Extracted data entries:

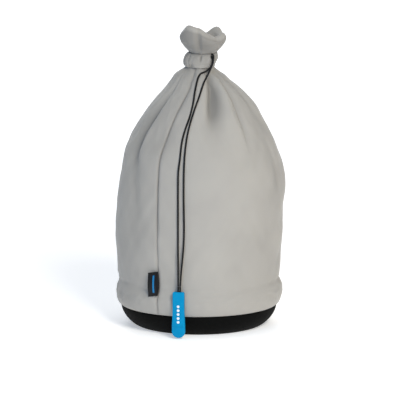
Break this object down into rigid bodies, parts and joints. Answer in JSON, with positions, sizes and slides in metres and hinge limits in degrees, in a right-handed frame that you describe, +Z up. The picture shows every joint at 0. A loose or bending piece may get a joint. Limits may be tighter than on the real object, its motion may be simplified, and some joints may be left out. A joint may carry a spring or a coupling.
{
  "type": "lens pouch",
  "caption": "Padded drawstring pouch for a camera lens, on a moulded round base, with a gathered neck, a pull tab on its cord and a side label.",
  "frame": {"origin": "middle of the base's flat underside", "axes": "+Z up through the neck, -Y towards the front where the cord hangs, +X to the right"},
  "size_m": [0.1353, 0.1363, 0.242],
  "materials": {
    "face_fabric": "smooth brushed knit",
    "lining_fabric": "short plush",
    "padding_foam": "open foam",
    "base_moulding": "fine matt grain",
    "cord_fibre": "braided",
    "tab_rubber": "satin moulded",
    "label_weave": "satin woven"
  },
  "bodies": {
    "pouch": {"base_cup": "base_moulding", "base_pad": "padding_foam", "base_lining": "lining_fabric", "front_panel": "face_fabric", "rear_panel": "face_fabric", "front_padding": "padding_foam", "rear_padding": "padding_foam", "lining_sleeve": "lining_fabric", "drawcord_channel": "face_fabric", "drawcord_loop": "cord_fibre"},
    "cord_exit": {"cord_exit_left": "cord_fibre", "cord_exit_right": "cord_fibre"},
    "cord_hang": {"cord_strand_left": "cord_fibre", "cord_strand_right": "cord_fibre"},
    "cord_tails": {"cord_tail_left": "cord_fibre", "cord_tail_right": "cord_fibre"},
    "tab": {"pull_tab": "tab_rubber", "cord_end_knot": "cord_fibre"},
    "label": {"side_label": "label_weave"}
  },
  "joints": [
    {"name": "cord_swing", "type": "hinge", "parent": "pouch", "child": "cord_exit", "pos_m": [0.002, 0, 0.2158], "axis": [0, 0, 1], "range_deg": [-4, 12]},
    {"name": "cord_lift", "type": "hinge", "parent": "cord_exit", "child": "cord_hang", "pos_m": [0.0109, -0.0128, 0.2162], "axis": [-1, 0, 0], "range_deg": [0, 95]},
    {"name": "cord_draw", "type": "slide", "parent": "cord_hang", "child": "cord_tails", "axis": [0, 0, 1], "range_m": [0, 0.165], "deforming": ["cord_strand_left", "cord_strand_right"]},
    {"name": "tab_tilt", "type": "hinge", "parent": "cord_tails", "child": "tab", "pos_m": [-0.01615, -0.06677, 0.0392], "axis": [-0.972, 0.2351, 0], "range_deg": [0, 105]},
    {"name": "label_flip", "type": "hinge", "parent": "pouch", "child": "label", "pos_m": [-0.0335, -0.05756, 0.0418], "axis": [0, 0, 1], "range_deg": [0, 120], "stiffness_Nm_per_rad": 0.00005}
  ]
}
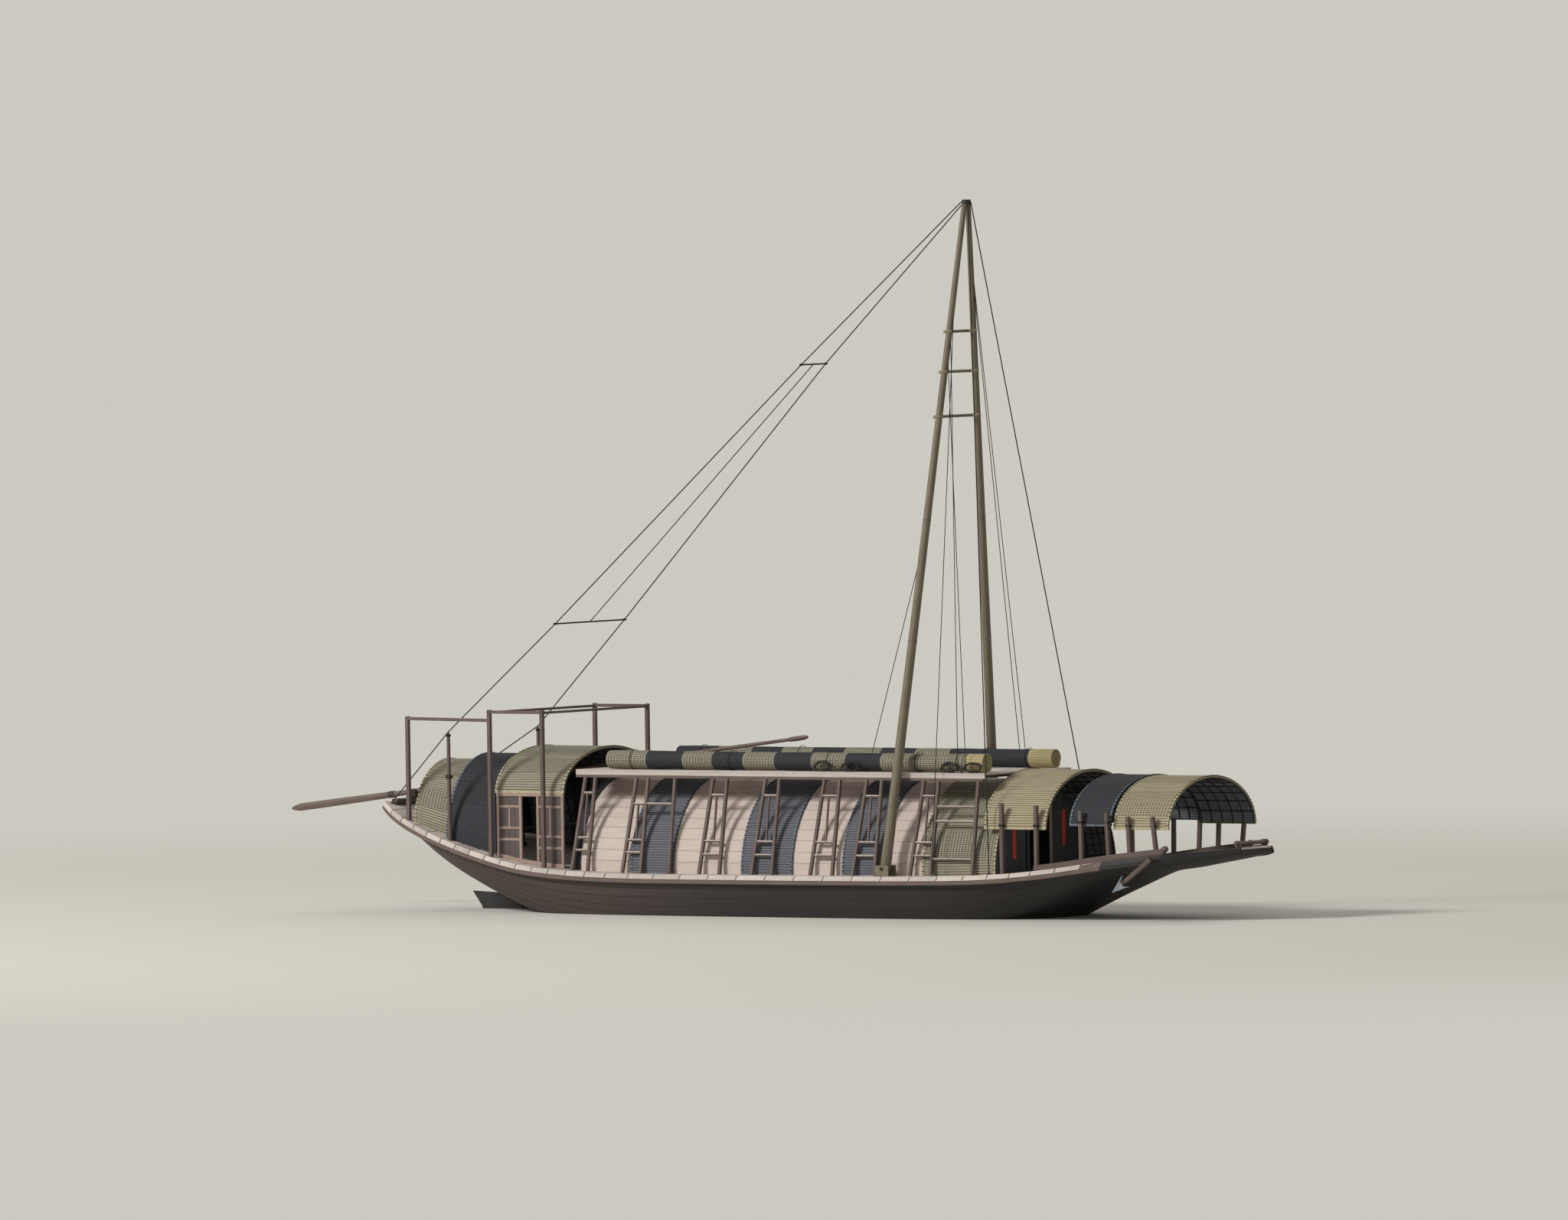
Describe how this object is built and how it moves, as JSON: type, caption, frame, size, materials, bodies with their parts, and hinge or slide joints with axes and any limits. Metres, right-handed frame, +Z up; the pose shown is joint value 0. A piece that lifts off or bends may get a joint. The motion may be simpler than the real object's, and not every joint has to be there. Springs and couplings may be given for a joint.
{
  "type": "chinese river junk with a bipod mast",
  "caption": "Flat-bottomed river junk with an arched mat-roofed house, fore and stern mats, a bipod mast with stays, a stern sweep and a rudder.",
  "frame": {"origin": "on the waterline, amidships, on the centreline", "axes": "+X towards the bow, +Y towards port, +Z up from the water"},
  "size_m": [26.51, 4.9456, 16.658],
  "materials": {
    "hull_wood": "oiled",
    "frame_wood": "painted brown",
    "pale_wood": "scrubbed",
    "house_wood": "weathered",
    "dark_wood": "stained dark",
    "mast_wood": "varnished",
    "olive_mat": "woven split bamboo",
    "dark_mat": "tarred woven split bamboo",
    "rope": "tarred",
    "iron": "forged"
  },
  "bodies": {
    "hull": {"hull": "hull_wood", "deck_planking_stern": "pale_wood", "deck_planking_quarter": "pale_wood", "deck_planking_waist": "pale_wood", "deck_planking_fore": "pale_wood", "rubbing_strake_starboard": "frame_wood", "rubbing_strake_port": "frame_wood", "house_vault": "house_wood", "house_mat_dark_1": "dark_mat", "house_mat_dark_2": "dark_mat", "house_mat_dark_3": "dark_mat", "house_mat_olive": "olive_mat", "bulkhead_fore": "dark_wood", "bulkhead_aft": "dark_wood", "prop_frames_starboard": "frame_wood", "prop_frames_port": "frame_wood", "roof_frame": "frame_wood", "roof_gangway_starboard": "pale_wood", "roof_gangway_port": "pale_wood", "mat_roll_starboard": "olive_mat", "mat_roll_port": "olive_mat", "stern_mat_1": "olive_mat", "stern_mat_2": "dark_mat", "stern_mat_3": "olive_mat", "fore_awning_1": "olive_mat", "fore_awning_2": "dark_mat", "fore_awning_3": "olive_mat", "stern_screen_starboard": "frame_wood", "stern_screen_port": "frame_wood", "stern_posts": "frame_wood", "stay_post_starboard": "frame_wood", "stay_post_port": "frame_wood", "fore_posts_starboard": "frame_wood", "fore_posts_port": "frame_wood", "house_post_starboard": "frame_wood", "house_post_port": "frame_wood", "lattice_wall_port": "dark_wood", "mast_step_starboard": "frame_wood", "mast_step_port": "frame_wood", "backstay_bridle": "rope", "fore_stays": "rope", "stern_beam": "frame_wood", "bow_roller_frame": "frame_wood", "anchor_shank": "frame_wood", "anchor_fluke": "iron", "rope_coil_1": "rope", "rope_coil_2": "rope", "rope_coil_3": "rope", "rope_coil_4": "rope"},
    "mast": {"mast_leg_starboard": "mast_wood", "mast_leg_port": "mast_wood", "mast_crossbar_1": "mast_wood", "mast_crossbar_2": "mast_wood", "mast_crossbar_3": "mast_wood", "mast_head": "mast_wood"},
    "rudder": {"rudder": "hull_wood", "tiller": "hull_wood"},
    "yoke": {"sweep_yoke": "iron"},
    "sweep": {"stern_sweep": "frame_wood"},
    "roller": {"bow_roller": "frame_wood"}
  },
  "joints": [
    {"name": "mast_rake", "type": "hinge", "parent": "hull", "child": "mast", "pos_m": [3.2, 0, 1.12858], "axis": [0, -1, 0], "range_deg": [0, 20], "deforming": ["backstay_bridle", "fore_stays"]},
    {"name": "rudder_turn", "type": "hinge", "parent": "hull", "child": "rudder", "pos_m": [-8.35, 0, 0], "axis": [0, 0, 1], "range_deg": [-35, 35]},
    {"name": "sweep_swing", "type": "hinge", "parent": "hull", "child": "yoke", "pos_m": [-11.33, 0, 2.64], "axis": [0, 0, 1], "range_deg": [-6, 6]},
    {"name": "sweep_dip", "type": "hinge", "parent": "yoke", "child": "sweep", "pos_m": [-11.33, 0, 2.64], "axis": [0, -1, 0], "range_deg": [0, 2.5]},
    {"name": "roller_spin", "type": "hinge", "parent": "hull", "child": "roller", "pos_m": [11.6, 0, 1.7076], "axis": [0, 1, 0], "continuous": true}
  ]
}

The task:
From the listing above, copy out each line where the word "JSON" appears.

Final result:
Break this object down into rigid bodies, parts and joints. Answer in JSON, with positions, sizes and slides in metres and hinge limits in degrees, in a right-handed frame that you describe, +Z up. The picture shows every joint at 0. A loose or bending piece may get a joint. Limits may be tighter than on the real object, its motion may be simplified, and some joints may be left out. A joint may carry a spring or a coupling.
Describe how this object is built and how it moves, as JSON: type, caption, frame, size, materials, bodies with their parts, and hinge or slide joints with axes and any limits. Metres, right-handed frame, +Z up; the pose shown is joint value 0. A piece that lifts off or bends may get a joint. The motion may be simpler than the real object's, and not every joint has to be there. Springs and couplings may be given for a joint.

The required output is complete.